Business Leaders Worry Federal Tax Benefits Will Be Targeted by State
As Illinois legislators work on passing a new state budget, Illinois Chamber of Commerce President and CEO Todd Maisch says there is concern Democrats will try to reverse federal corporate tax benefits in Illinois.
Here is the original story as reported by Illinois News Network:
As budget deadline looms, business community worries federal tax benefits could be targeted by state lawmakers
Legislative leaders have said the state is on track to pass a budget before the May 31 deadline for the first time in years, but a prominent business group has raised concerns, saying how the budget is balanced is just as important as balancing the budget on time.

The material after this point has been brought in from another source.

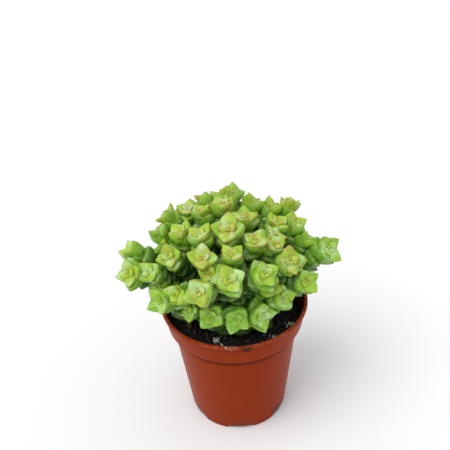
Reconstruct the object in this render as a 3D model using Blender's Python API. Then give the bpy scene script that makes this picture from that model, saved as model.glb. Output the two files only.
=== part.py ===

Lawmakers were scheduled to be in session Saturday and Sunday, but those days were canceled. They’re expected to take the weekend to craft the budget behind closed doors. Both chambers of the General Assembly are scheduled to be in session Monday.
One budget leader, state Sen. Heather Steans, D-Chicago, said budget details are coming together.
“We’ve been meeting very regularly and we continue to really narrow the gap,” Steans said Friday. “It’s very close now. I think there’s a real path to having an agreed budget and it’s feeling that way.”
Illinois Chamber of Commerce President and CEO Todd Maisch said having a timely and balanced state budget is important, but “if your solution is to raise taxes dramatically, that’s bad for the business community.”
“If it’s to go ahead and restrain spending and maybe find a little more revenue in places that are not hurtful to the business community, that’s something in a conversation you can have,” Maisch said.
In 2015, lawmakers passed a budget for fiscal 2016 that Gov. Bruce Rauner ultimately vetoed, saying it was billions of dollars out of balance. That started a two-and-a-half-year budget impasse with lawmakers passing stopgap or piecemeal spending bills. While there was no approved budget during this period, spending continued because of court orders and consent decrees.
While the Senate passed a budget in 2016 for fiscal 2017, the House didn’t follow through.
Last year, both chambers passed a full year’s appropriation and a $5 billion income tax increase, which Rauner subsequently vetoed. In overtime session over the Independence Day holiday, both chambers overrode the governor’s budget and tax hike vetoes, giving the state the first full year’s budget in more than two years.
For the coming fiscal 2019 budget, Maisch said there’s concern Democrats will try to reverse federal corporate tax benefits in Illinois.
“The repatriation of money from overseas is very, very important [to the business community,” he said. Democrats “may very well say the state should tax all of that.
“Also the immediate expensing of small business investment in their business is something they may very well go ahead and try and decouple from, which means ‘no, you don’t get that benefit at the state level’,” Maisch said.
“It’s obviously all give and take,” Steans said of the particulars without providing insight into closed-door negotiations.
“I think clearly any agreement is likely to not just include fiscal year ‘19 but a supplemental for fiscal year ‘18,” Steans said of the spending agreement.
How much that supplemental would be for overspending in the Illinois Department of Corrections and other areas isn’t quite clear, but it could be in excess of $1 billion.
There are other issues, including capital spending for the Quincy Veterans Home. Gov. Bruce Rauner’s administration is requesting up to $230 million for a new building in Quincy after a fatal outbreak of legionnaires’ disease. The outbreak reportedly caused by old water pipes has resulted in 13 deaths since 2015.
“Obviously Quincy and doing something to certainly start what needs to happen there is certainly part of the discussion,” Steans said.
She said not passing a timely budget, as has happened in recent years, is not an option.
“Vendors not getting paid, nonprofits going out of business” were some of the impacts of the historic impasse that ended last summer, Steans said. “I think we need to and taxpayers deserve fiscal stability.”
The deadline to pass a budget with simple majorities is Thursday, May 31. The next budget year begins July 1.